The various conflicts here—over identity, gender, class and so on—are rendered in a way that keeps several tug-of-wars going at once. The most satisfying thing about their treatment is that Muylaert resists the temptation to come down hard on one side or the other. She's got sympathy to go around, and sees the poignancy and love in the parents' desire to reclaim their firstborn, as well as the understandable passion in Pierre's hunger for self-determination.

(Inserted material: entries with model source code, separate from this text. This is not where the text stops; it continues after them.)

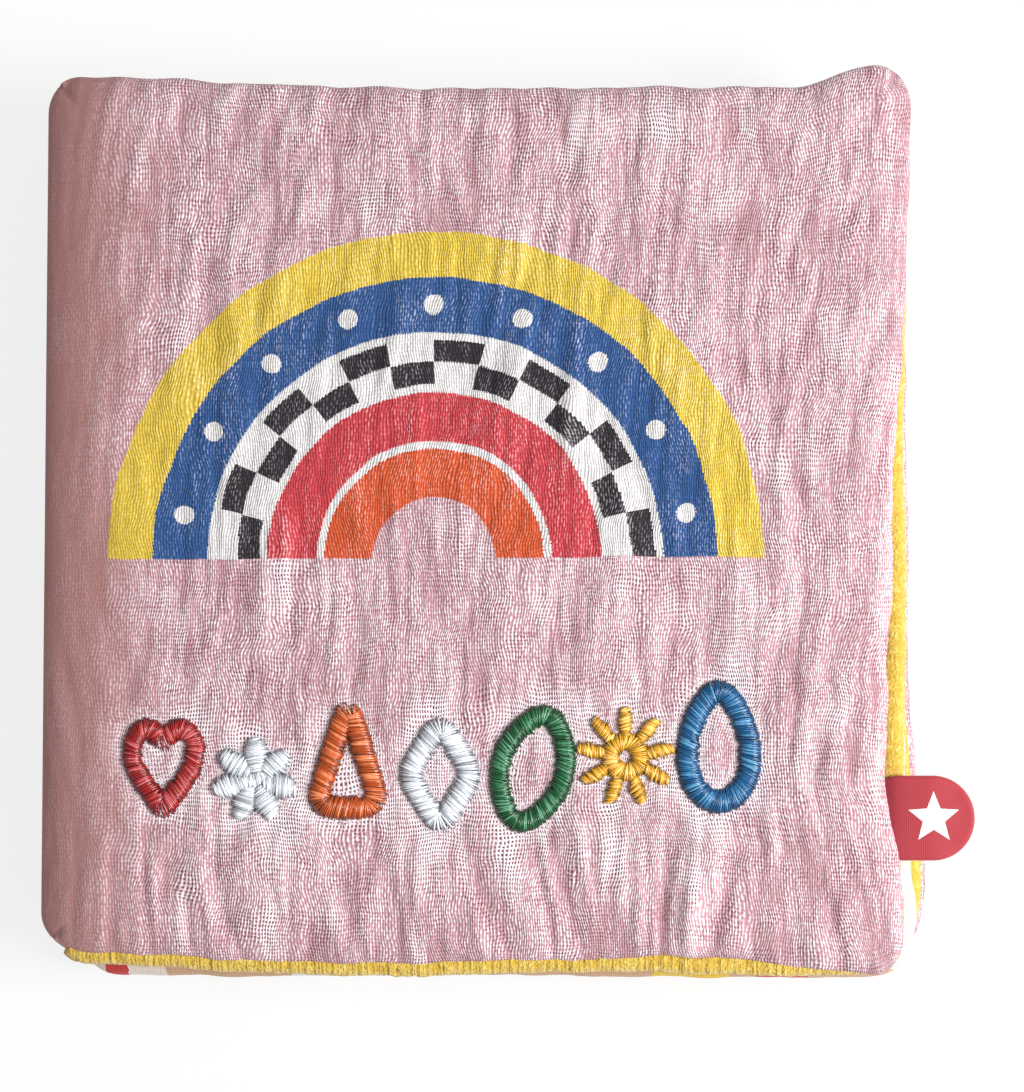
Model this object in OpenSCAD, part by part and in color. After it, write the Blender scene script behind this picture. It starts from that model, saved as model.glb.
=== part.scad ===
// A padded cloth book for a small child, closed and lying on its back cover.
// The covers are gauze cloth over wadding, with a lining seamed in all round.
// The leaves between them are padded too, and are sewn together down the spine.
// +X runs from the spine to the fore-edge, +Y from tail to head, and +Z is up.
// The origin is the middle of the flat face that the back cover rests on.

/* [Book] */
// Width of the closed book, from spine to fore-edge
book_w = 150; // [140:1:180]
// Height of the book, from tail to head
book_h = 153; // [140:1:180]
// Radius of the sewn corners of the covers
corner_r = 9; // [6:0.5:12]
// Gap between layers that are free of each other
layer_gap = 0.3; // [0.2:0.05:0.6]

/* [Covers] */
// Height of a cover's padded outer panel, from its seam to its face
pad_t = 4.4; // [3.5:0.1:6]
// Height of the padded panel's edge, where it is turned in at the seam
seam_lip = 1.4; // [1.3:0.1:2]
// Width over which the panel curves down to its seam
edge_run = 10; // [7:0.5:11]
// How far the seam is pulled in at the middle of the fore-edge
side_pull = 3.6; // [0:0.2:5]
// How far the seam is pulled in at the middle of the head and the tail
end_pull = 1.2; // [0:0.2:3]
// Thickness of a cover's lining
lining_t = 1.6; // [1:0.1:2.4]
// How far the lining's rolled edge swells out from its faces
lining_roll = 1; // [0.4:0.1:1.6]
// How far the front lining shows past the cover at the tail
lining_drop = 1.2; // [0:0.1:2]
// How far the back cover stands out past the front one at the fore-edge
back_creep = 1.6; // [0:0.1:2.5]

/* [Gauze] */
// Distance from one crinkle of the gauze to the next
crinkle_pitch = 8; // [6:0.5:12]
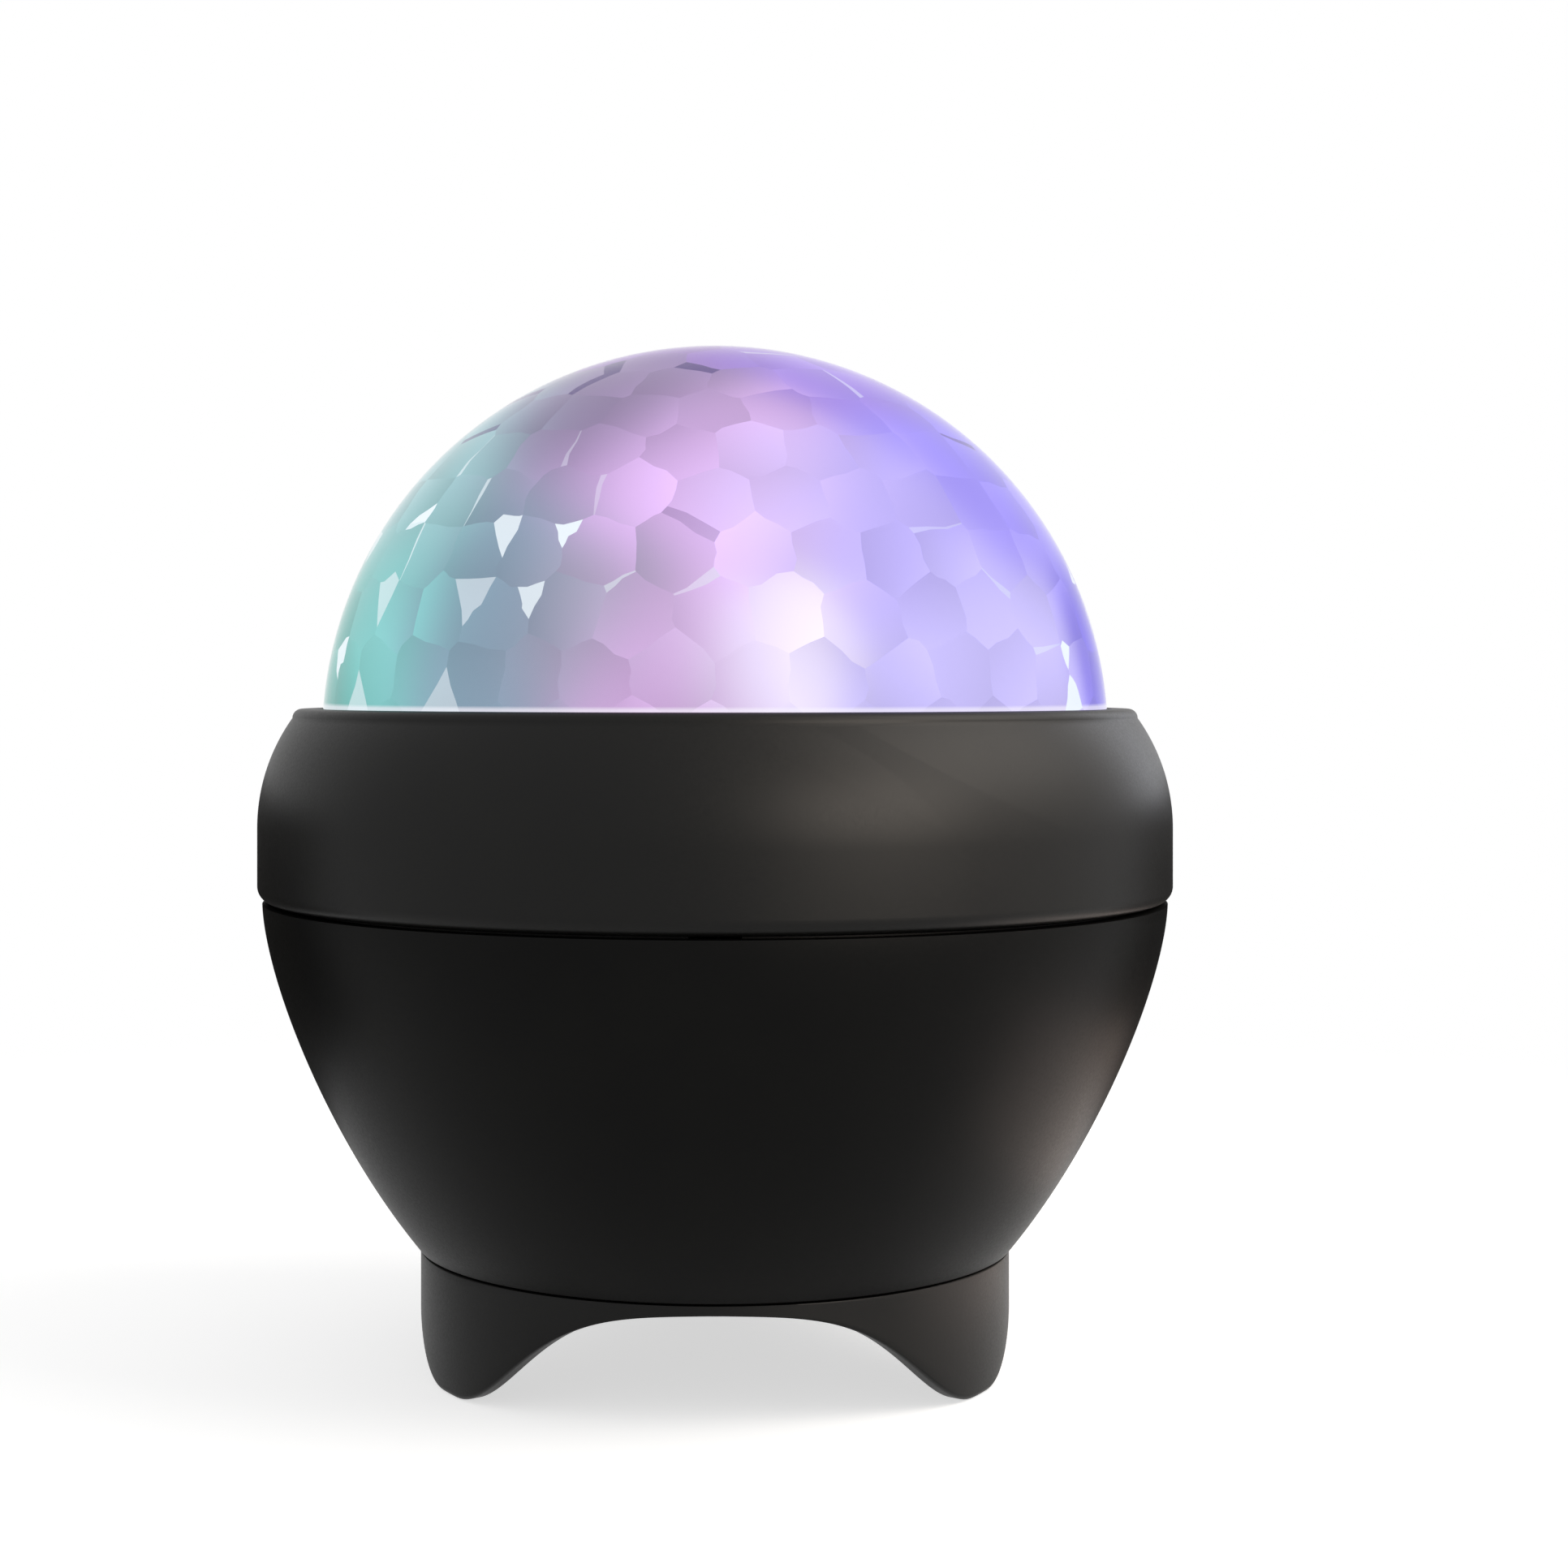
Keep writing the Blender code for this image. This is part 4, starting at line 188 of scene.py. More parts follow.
def mottle(
    tree: bpy.types.NodeTree, grain: float, detail: float = 2.0, stretch: Place | None = None
) -> bpy.types.Node:
    """Add a random mottle in Object coordinates.

    Args:
        tree: The node tree.
        grain: The size of its patches in metres.
        detail: How many finer layers it has.
        stretch: How much finer the pattern is along each axis.

    Returns:
        The node that gives the mottle.
    """
    place = add_node(tree, "ShaderNodeTexCoord").outputs["Object"]
    if stretch is not None:
        place = add_node(tree, "ShaderNodeMapping", {"Scale": stretch}, {"Vector": place})
    sizes = {"Scale": 1 / grain, "Detail": detail, "Roughness": 0.55}
    return add_node(tree, "ShaderNodeTexNoise", sizes, {"Vector": place})


def blended(pattern: bpy.types.Node, low: str, high: str) -> bpy.types.Node:
    """Blend two colours by a mottle.

    Args:
        pattern: The mottle.
        low: The sRGB hex colour where it is low.
        high: The same where it is high.

    Returns:
        The node that gives the colour.
    """
    tree = pattern.id_data
    share = add_node(tree, "ShaderNodeMapRange", MOTTLE_SPAN, {"Value": pattern})
    colours = {"A": linear(low), "B": linear(high)}
    return add_node(tree, "ShaderNodeMix", colours, {"Factor": share}, data_type="RGBA")


def textured(shader: bpy.types.Node, pattern: bpy.types.Node, low: float, high: float, depth: float) -> None:
    """Let a mottle vary a surface's gloss and raise it a little.

    Args:
        shader: The Principled shader.
        pattern: The mottle.
        low: The roughness where it is low.
        high: The roughness where it is high.
        depth: How far it raises the surface, in metres.
    """
    tree = shader.id_data
    span = MOTTLE_SPAN | {"To Min": low, "To Max": high}
    rough = add_node(tree, "ShaderNodeMapRange", span, {"Value": pattern})
    bump = add_node(tree, "ShaderNodeBump", {"Strength": 1.0, "Distance": depth}, {"Height": pattern})
    wire(shader, links={"Roughness": rough, "Normal": bump})


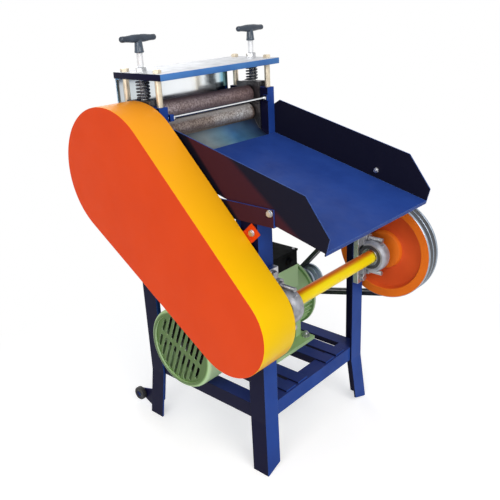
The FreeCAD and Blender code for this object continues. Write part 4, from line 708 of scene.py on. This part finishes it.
# ---- guide rod ----
# A polished 8 mm steel rod that lies across the machine in front of the nip.
# It is held by a domed nut inside each lug.
polished = steel("polished_rod", (0.80, 0.82, 0.84), 0.16, 0.9, relief=0.04)
tree = polished.node_tree
# Painted reflection of a dark room along the top and underside of the rod.
painted_dark_reflection = (0.03, 0.035, 0.04)
paint_light_on_faces(tree, tree.nodes["Principled BSDF"], (painted_dark_reflection, "Z", 0.55, 0.95),
            (painted_dark_reflection, "Z", -0.10, -0.60))
start, end = centre_line("guide_rod")
lug = Vector((0.012, 0, 0))
bm = bmesh.new()
rod(bm, 0.004, start, end)
for side, seat in ((1, start + lug), (-1, end - lug)):
    hexagon(bm, seat, (side, 0, 0), 0.013, 0.0055, 0.0008)
    turned(bm, [(0.0055, 0.0058), (0.0075, 0.0056), (0.0095, 0.0048), (0.0105, 0.0041)],
           (side, 0, 0), seat, 24)
finish_piece("nip_rod", bm, "frame", [polished], ["guide_rod"])

# ---- apron ----
# Curved steel sheet that leads the cable into the nip.
# Blue on the right, scuffed by use and darker towards its upper edge.
apron_look, tree, shader = material_tree("scuffed_sheet")
cloud = noise(tree, 11.0, 5.0, (1.0, 1.6, 1.6))
tone = placed(tree, "X", (-0.165, (0.10, 0.12, 0.12)), (-0.02, (0.36, 0.42, 0.42)),
              (0.04, (0.22, 0.42, 0.54)), (0.085, (0.08, 0.28, 0.58)), (0.135, (0.10, 0.25, 0.44)),
              (0.175, (0.04, 0.09, 0.20)), (0.196, (0.012, 0.02, 0.05)))
rise = placed(tree, "Z", (0.786, (1.0, 1.0, 1.0)), (0.800, (0.85, 0.85, 0.85)),
              (0.816, (0.50, 0.52, 0.55)), (0.832, (0.16, 0.18, 0.22)))
scuffs = steps(tree, cloud, (0.38, (0.55, 0.55, 0.55)), (0.60, (1.0, 1.0, 1.0)))
tone = mixed(tree, 0.8, mixed(tree, 1.0, tone, rise, "MULTIPLY"), scuffs, "MULTIPLY")
normal = edged(tree, shader, tone, (0.30, 0.36, 0.42), 0.3)
shader.inputs["Metallic"].default_value = 0.35
roughened(tree, shader, cloud, 0.28, 0.45)
bumped(tree, shader, noise(tree, 250.0, 3.0, (0.1, 1, 1)), 0.0002, 0.12, normal)
dress(apron_look, "apron")

# ---- feed tray ----
# Folded 3 mm sheet with cut corners, bolted inside the upper rails.  Blue enamel,
# with painted shade, a painted red reflection of the guard and a painted shadow band on the tall side
# walls, and a wide painted highlight along its folds.
# The wide fold spreads the lighter edges into a painted highlight along the folds.
tray_blue = blue_enamel("tray_blue", (0.020, 0.058, 0.27), (0.014, 0.042, 0.215), with_guard_reflection=True,
                        fold=0.0028)
dress(tray_blue, "feed_tray")

# ---- frame bolts ----
# Bright zinc-plated M8 bolts with washers, most of them with a nut behind.
# They hold the tray to the rails and the cheeks, and the guard's two tabs to the legs.
def washer(bm, seat, axis, bore, radius, thick, cut):
    """A flat washer on its seat, with its outer corners cut."""
    turned(bm, [(0, bore), (0, radius - 0.0004), (cut, radius), (thick - cut, radius),
                (thick, radius - 0.0004), (thick, bore)], axis, seat, 28)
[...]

Muylaert's excellent last film, "The Second Mother," which gained worldwide attention, has some elements in common with "Don't Call Me Son." Both films feature two mothers (although only the new feature has the same actress play both, occasioning some amazing work by Nefussi), an indication of Muylaert's professed interest in the dualities contained in motherhood. One thing the films don't have in common, though, is style. The director has said that the "classical" (her word) style of the earlier film, with its elegant, distanced compositions and paucity of camera movement, is typical of her work; the ragged, edgy, mostly handheld approach of "Don't Call Me Son" (flawlessly executed by cinematographer Barbara Alvarez) is a departure.
Taken together, though, the two films indicate a filmmaker of remarkable range, subtlety and intelligence—a Brazilian talent who's deservedly gaining a place on the world stage.